Her UTR master’s degree, so to speak, led Wang away from the deconstructed classics she’d become skilled at making while at Columbia, and for a while she stopped directing altogether. “I felt like I didn’t have anything I had to say—and that’s what art should be,” Wang emphasizes. “It’s useless to do something if you don’t have something to say about it. If there’s no primal need to make a piece, then I’d like to concentrate on my job and see as much as I can.”
Recently that’s changed, though. She was awarded a MAP Fund grant last year and a Berkeley Repertory Theatre Ground Floor residency for a project she’s been developing with director and soon-to-be-husband Eric Ting, associate artistic director of Connecticut’s Long Wharf Theatre. At the Museum of Chinese in America in 2011, I caught an early version of motherland/foreign relations (we all here why you never call)?, in which Wang takes on the last 100 years of Chinese history as told through New York Times headlines. But that’s not all: There are video interviews between Wang and her mother about mère Wang’s personal history; dumplings are cooked by performers (and consumed by the audience); and live interviews are conducted in Chinese between Wang and women of her mother’s age and live-translated via Google.
“It’s a passion project with huge questions that I have no answers to—no answers!” Wang exclaims, describing how the piece ultimately examines the filters of history via electronic transmission and translation. Ting and Wang, who plan to marry this month, will go to China to further develop the piece.
“I live in New York City, but I haven’t seen a lot of contemporary performance about what it is to be a global citizen of Asian-Chinese decent,” Wang observes. “Probably that’s because all the good Chinese people are busy being doctors.” She pauses before adding, with the self-aware verve of a comedian who traffics in stereotypes, “By the way, I’m not good at math.”
Wang’s affinity for documentary theatre is reflected not only in her work as a theatremaker but also in her programming interests at UTR. “A lot of theatre is insular, and that can be beautiful in its own way, and interesting for those on the inside. But how do you tell a story that’s larger? A story about how to be a citizen in the world?” An example of the latter is Silver Stars, which Wang saw at the Dublin Theatre Festival some years ago. The play brought real-life stories of gay Irish men to the stage at the same time the question of gay marriage was buzzing around New York, and Wang moved swiftly to get the production into UTR’s programming. Looking ahead, Wang is excited about Argentinean director Lola Arias, whose docu-theatre piece El año en que nací, about children born in the aftermath of the Pinochet dictatorship, she encountered on a trip to Chile. “My interest is always: How do you use theatre to tell a true story? Did you know I was a double major in theatre and political science?”

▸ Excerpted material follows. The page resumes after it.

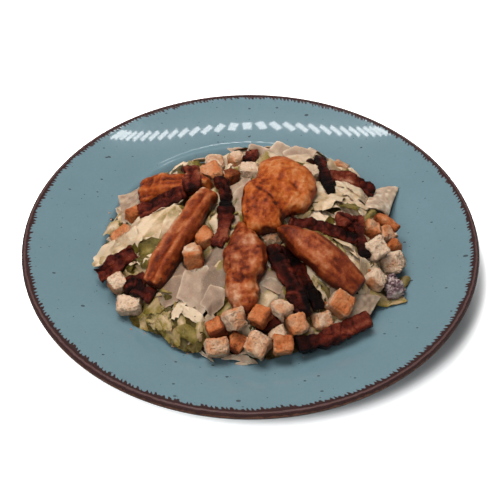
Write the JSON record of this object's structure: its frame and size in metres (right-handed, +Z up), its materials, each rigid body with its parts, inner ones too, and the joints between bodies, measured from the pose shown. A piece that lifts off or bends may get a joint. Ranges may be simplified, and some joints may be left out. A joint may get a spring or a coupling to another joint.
{
  "type": "chicken caesar salad on a plate",
  "caption": "Heap of dressed shredded lettuce on a wide-rimmed blue-grey plate, topped with fried chicken pieces, bacon strips, bread croutons and hard cheese shavings.",
  "frame": {"origin": "on the plate's axis, at the level of the surface that its foot ring stands on", "axes": "+Z up along the plate's axis; -Y is the eater's side, where the near croutons lie; +X to the eater's right"},
  "size_m": [0.27, 0.27, 0.0767],
  "materials": {
    "glaze": "glossy blue-grey reactive glaze with fine dark specks and a brown brushed edge",
    "leaves": "pale cream to yellow-green shredded lettuce, damp with dressing",
    "chicken": "seared golden to orange-brown meat with paler fibres, slightly oily",
    "bacon": "fried dark red-brown bacon with near-black bands, oily",
    "crouton": "dry porous bread with orange-brown toasted faces",
    "cheese": "dull pale cream hard cheese, finely grained",
    "red_leaf": "dark purple frilly leaf"
  },
  "bodies": {
    "root": {"plate": "glaze", "salad": "leaves", "chicken_back": "chicken", "chicken_front": "chicken", "chicken_left": "chicken", "chicken_right": "chicken", "chicken_top": "chicken", "bacon_back_flat": "bacon", "bacon_back_upright": "bacon", "bacon_far": "bacon", "bacon_far_right": "bacon", "bacon_far_right_dark": "bacon", "bacon_front_left": "bacon", "bacon_front_right": "bacon", "bacon_left_edge": "bacon", "bacon_left_end": "bacon", "bacon_left_under": "bacon", "bacon_near_edge": "bacon", "bacon_near_under": "bacon", "bacon_right_dark": "bacon", "bacon_right_fold": "bacon", "bacon_thin": "bacon", "bacon_twisted": "bacon", "crouton_01": "crouton", "crouton_02": "crouton", "crouton_03": "crouton", "crouton_04": "crouton", "crouton_05": "crouton", "crouton_06": "crouton", "crouton_07": "crouton", "crouton_08": "crouton", "crouton_09": "crouton", "crouton_10": "crouton", "crouton_11": "crouton", "crouton_12": "crouton", "crouton_13": "crouton", "crouton_14": "crouton", "crouton_15": "crouton", "crouton_16": "crouton", "crouton_17": "crouton", "crouton_18": "crouton", "crouton_19": "crouton", "crouton_20": "crouton", "crouton_21": "crouton", "crouton_22": "crouton", "crouton_23": "crouton", "crouton_24": "crouton", "crouton_25": "crouton", "crouton_26": "crouton", "crouton_27": "crouton", "crouton_28": "crouton", "crouton_29": "crouton", "crouton_30": "crouton", "crouton_31": "crouton", "crouton_32": "crouton", "crouton_33": "crouton", "cheese_left": "cheese", "cheese_near": "cheese", "cheese_right": "cheese", "red_leaf": "red_leaf"}
  },
  "joints": []
}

“Meiyin’s naturally international perspective on the field is crucial as the world of theatre becomes more global,” says her partner Russell. “Our connection is deep and powerful, and it will change and evolve over the next few years. I would trust no one else to go on that journey with me.” Indeed, the duo’s work relationship goes beyond sharing a tiny office—Russell’s name was listed as a sponsor in Wang’s passport for a number of years while she was on an O-1 visa, and Russell admits that Meiyin has introduced him to “many strange foods, several out-of-the-way performance spaces, late hours, and levels of intoxication that are not recommended for those over 50 years old.”

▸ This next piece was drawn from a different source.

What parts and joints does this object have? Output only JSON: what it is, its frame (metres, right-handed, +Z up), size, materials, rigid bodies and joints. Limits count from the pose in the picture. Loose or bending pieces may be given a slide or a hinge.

“It’ll work like gangbusters,” says Wang of the impending structural changes in UTR and the plan for Russell to reside in Europe. Wang will continue to travel as well, and admits to having a natural affinity for planes. “I love being on them—there’s a weird limbic space that opens up when you’re between time zones, between countries and worlds, and there’s something that opens up in your brain. I think of it as a metaphor for being an expatriate. When you’re on a plane, you literally have to look at something from a different angle. That’s something I’m trying to cultivate in myself.”

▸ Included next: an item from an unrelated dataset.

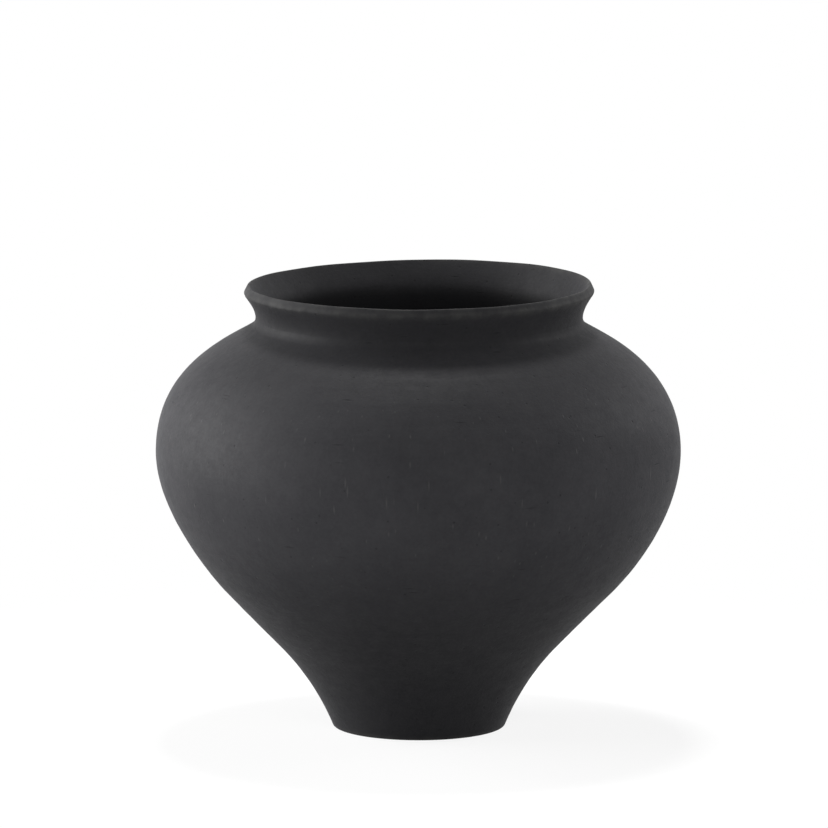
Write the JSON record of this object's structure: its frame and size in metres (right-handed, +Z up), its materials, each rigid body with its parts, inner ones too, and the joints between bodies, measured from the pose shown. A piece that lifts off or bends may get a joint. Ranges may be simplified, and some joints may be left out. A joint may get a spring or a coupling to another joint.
{
  "type": "ceramic jar",
  "caption": "Wide-bellied thrown stoneware jar with a narrow turned foot, a waisted neck and a flared lip, open at the top, without handles or lid.",
  "frame": {"origin": "centre of the circle that the foot stands on, at the ground", "axes": "+Z up along the axis that the jar was thrown about; +X and +Y are level, and the jar is the same all round"},
  "size_m": [0.31, 0.31, 0.2649],
  "materials": {
    "black_stoneware": "matt charcoal stoneware, unglazed, with fine sandy grain, small pits and faint turning lines",
    "luting_slip": "the same clay fired from a smooth slip, a little finer and greyer, hidden inside the wall"
  },
  "bodies": {
    "root": {"foot_section": "black_stoneware", "foot_joint_slip": "luting_slip", "lower_section": "black_stoneware", "belly_joint_slip": "luting_slip", "upper_section": "black_stoneware", "neck_joint_slip": "luting_slip", "collar_section": "black_stoneware"}
  },
  "joints": []
}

“The direction Meiyin will take the festival is actually up to the field,” says Russell. “We can only be as adventurous and inventive as the artists we present.” To that end, Russell believes Wang will bring more American voices to the UTR platform in service of international exchange: “Her understanding of the international theatre scene will keep American artists from being too parochial and place them on equal footing with the most adventurous artists from around the world.”
As our interview concludes, I take a spin as devil’s advocate. What about the need for locally grown theatre? Why have an international festival at all, when there is such a rich tapestry of artistic offerings on American soil? There’s something going on in U.S. culture that’s “a bit like inbreeding,” Wang responds. “This kind of internal feedback loop is actually happening in our daily lives in terms of whatever Facebook update or Google news search we want to see. There is something so dangerous about that.” An international festival alleviates that danger “by introducing another point of view or aesthetic. You can jar something open. You get closer to creating that limbic space. You can’t eat Raisin Bran every day. You gotta have your rice porridge or congee.”